Supplied information =

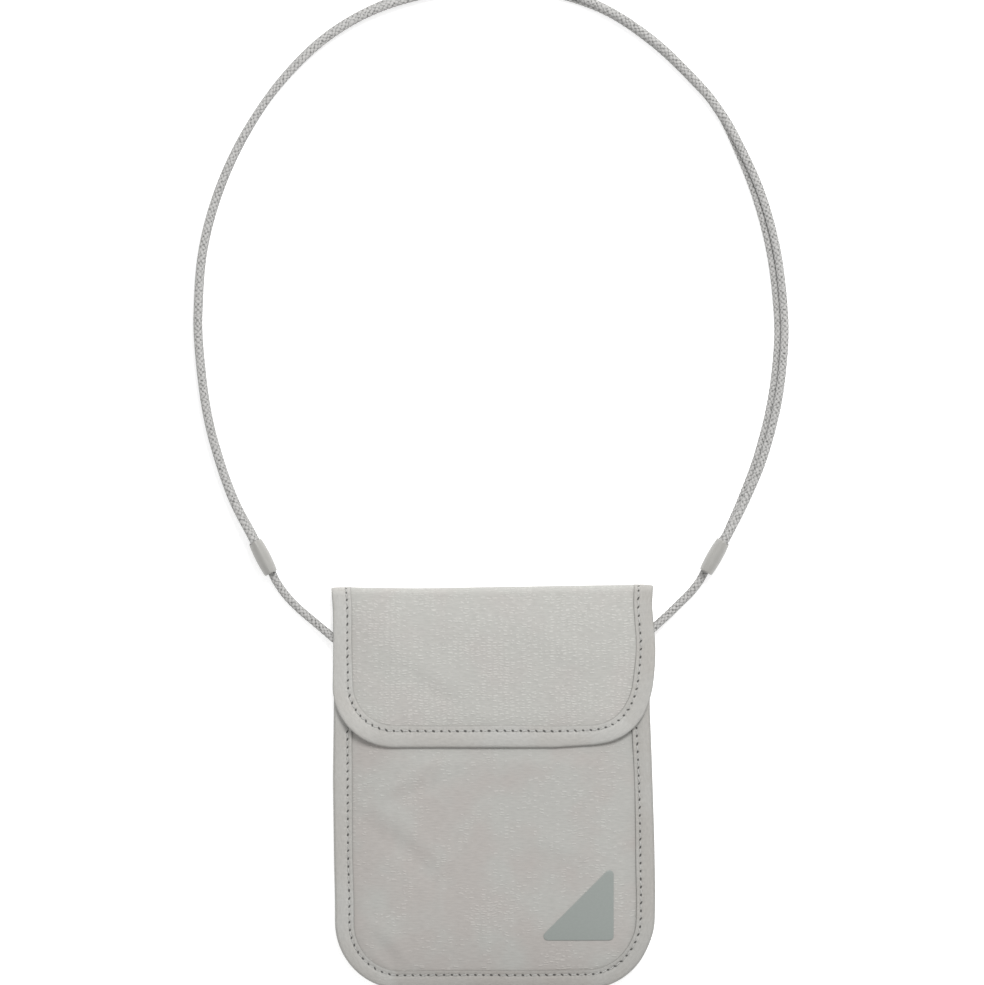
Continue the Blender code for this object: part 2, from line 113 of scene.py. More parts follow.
# Height of each face of the cloth at the sewn edge and in the middle
LEVELS = {
    "back_outer": (1.4 * MM, 0.0),
    "back_inner": (2.4 * MM, 1.1 * MM),
    "front_inner": (3.4 * MM, 7.0 * MM),
    "front_outer": (4.4 * MM, 8.2 * MM),
    "flap_inner": (6.3 * MM, 10.5 * MM),
    "flap_outer": (6.9 * MM, 11.1 * MM),
}
FLAP_THICKNESS = 0.6 * MM
FLAP_EDGE_DROP = 1.6 * MM
FLAP_EDGE_RISE = 0.013
# Where the flap's lower corners curl up: place across, place up the pouch and lift
FLAP_CURLS = ((-0.060, 0.021, 0.9 * MM), (0.060, 0.021, 0.3 * MM))
CURL_REACH = 0.011
# The flap's right end sits a little higher: by how much, from where across, and how far up it fades
HITCH = 1.2 * MM
HITCH_ACROSS = (25 * MM, 43 * MM)
HITCH_FADE = 20 * MM
FLAP_BAND_SPREAD = 0.14

# Soft creases: start, end, height and breadth, in mm
BODY_CREASES = (
    ((-57, -9), (-16, -42), -0.60, 4.2),
    ((-55, -3), (-14, -33), 0.45, 4.6),
    ((-55, -51), (-33, -71), 0.45, 3.6),
    ((-52, -57), (-36, -73), -0.50, 3.0),
    ((-51, -4), (-12, 14), 0.40, 3.2),
    ((-48, -10), (-10, 8), -0.35, 3.0),
    ((8, -18), (46, -30), 0.30, 4.5),
)
FLAP_CREASES = (
    ((-46, 62), (-8, 33), 0.40, 5.0),
    ((-40, 50), (-6, 27), -0.35, 4.0),
    ((4, 71), (48, 44), 0.35, 5.5),
    ((-22, 30), (30, 26), 0.25, 3.5),
)

# Cords and beads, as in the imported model
CORD_DIAMETER = 0.0032
STRAND_PITCH = 0.0033
FLOOR_LINE = 0.0017
BEAD_LENGTH = 0.0144
BEAD_WIDTH = 0.0063
BEAD_HEIGHT = 0.0096
BEAD_END_WIDTH = 0.86
BEAD_END_HEIGHT = 0.94
BEAD_SQUARENESS = 2.8
BORE_RADIUS = 0.00193
BORE_OFFSET = 0.0003
# Where the bores' cutting cylinders start and end along the bead
THROUGH_CUT = (-0.0145, 0.0145)
BLIND_CUT = (-0.0026, 0.0145)
THROUGH_BORE_HEIGHT = 0.00275
# Places along a bead's through bore that keep the cord straight in it
STRAIGHT = (-0.0115, -0.008, -0.003, 0.003, 0.008, 0.0115)
BLIND_BORE_HEIGHT = 0.00685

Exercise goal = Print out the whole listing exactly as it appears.

Result of this exercise =
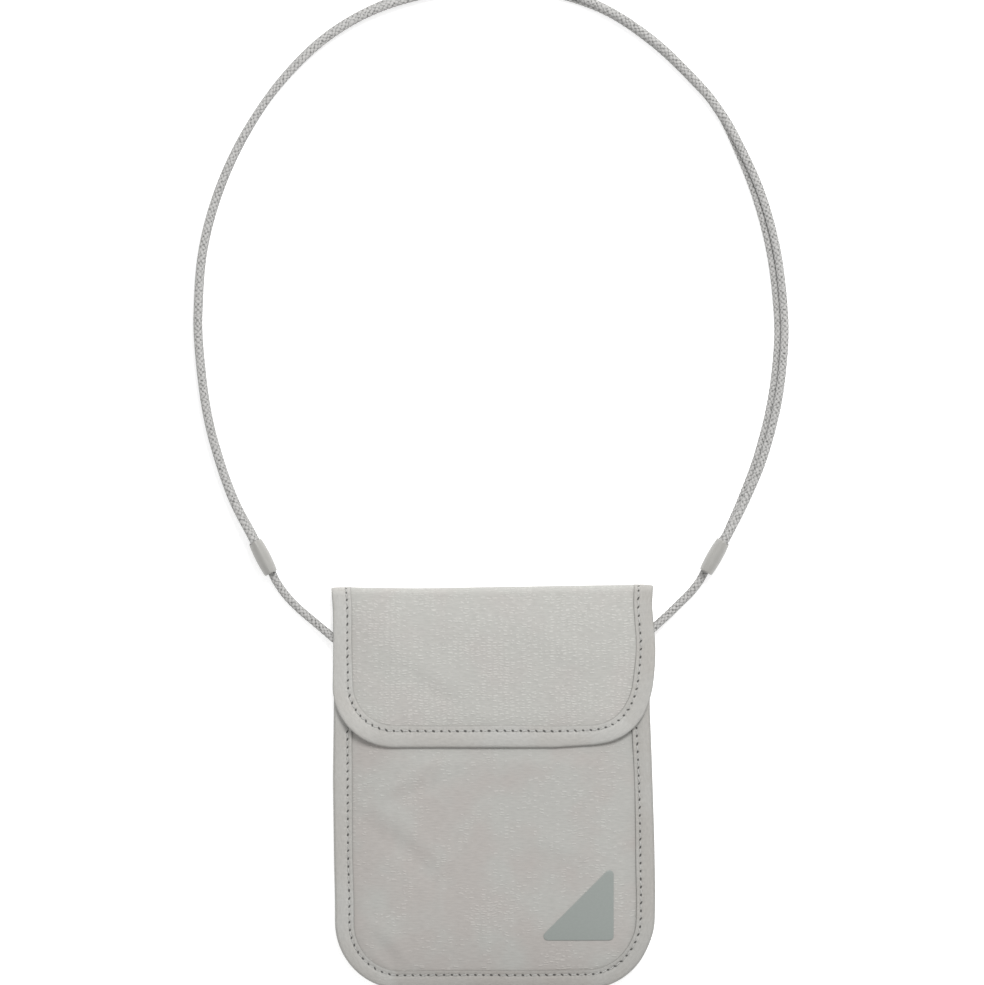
Continue the Blender code for this object: part 2, from line 113 of scene.py. More parts follow.
# Height of each face of the cloth at the sewn edge and in the middle
LEVELS = {
    "back_outer": (1.4 * MM, 0.0),
    "back_inner": (2.4 * MM, 1.1 * MM),
    "front_inner": (3.4 * MM, 7.0 * MM),
    "front_outer": (4.4 * MM, 8.2 * MM),
    "flap_inner": (6.3 * MM, 10.5 * MM),
    "flap_outer": (6.9 * MM, 11.1 * MM),
}
FLAP_THICKNESS = 0.6 * MM
FLAP_EDGE_DROP = 1.6 * MM
FLAP_EDGE_RISE = 0.013
# Where the flap's lower corners curl up: place across, place up the pouch and lift
FLAP_CURLS = ((-0.060, 0.021, 0.9 * MM), (0.060, 0.021, 0.3 * MM))
CURL_REACH = 0.011
# The flap's right end sits a little higher: by how much, from where across, and how far up it fades
HITCH = 1.2 * MM
HITCH_ACROSS = (25 * MM, 43 * MM)
HITCH_FADE = 20 * MM
FLAP_BAND_SPREAD = 0.14

# Soft creases: start, end, height and breadth, in mm
BODY_CREASES = (
    ((-57, -9), (-16, -42), -0.60, 4.2),
    ((-55, -3), (-14, -33), 0.45, 4.6),
    ((-55, -51), (-33, -71), 0.45, 3.6),
    ((-52, -57), (-36, -73), -0.50, 3.0),
    ((-51, -4), (-12, 14), 0.40, 3.2),
    ((-48, -10), (-10, 8), -0.35, 3.0),
    ((8, -18), (46, -30), 0.30, 4.5),
)
FLAP_CREASES = (
    ((-46, 62), (-8, 33), 0.40, 5.0),
    ((-40, 50), (-6, 27), -0.35, 4.0),
    ((4, 71), (48, 44), 0.35, 5.5),
    ((-22, 30), (30, 26), 0.25, 3.5),
)

# Cords and beads, as in the imported model
CORD_DIAMETER = 0.0032
STRAND_PITCH = 0.0033
FLOOR_LINE = 0.0017
BEAD_LENGTH = 0.0144
BEAD_WIDTH = 0.0063
BEAD_HEIGHT = 0.0096
BEAD_END_WIDTH = 0.86
BEAD_END_HEIGHT = 0.94
BEAD_SQUARENESS = 2.8
BORE_RADIUS = 0.00193
BORE_OFFSET = 0.0003
# Where the bores' cutting cylinders start and end along the bead
THROUGH_CUT = (-0.0145, 0.0145)
BLIND_CUT = (-0.0026, 0.0145)
THROUGH_BORE_HEIGHT = 0.00275
# Places along a bead's through bore that keep the cord straight in it
STRAIGHT = (-0.0115, -0.008, -0.003, 0.003, 0.008, 0.0115)
BLIND_BORE_HEIGHT = 0.00685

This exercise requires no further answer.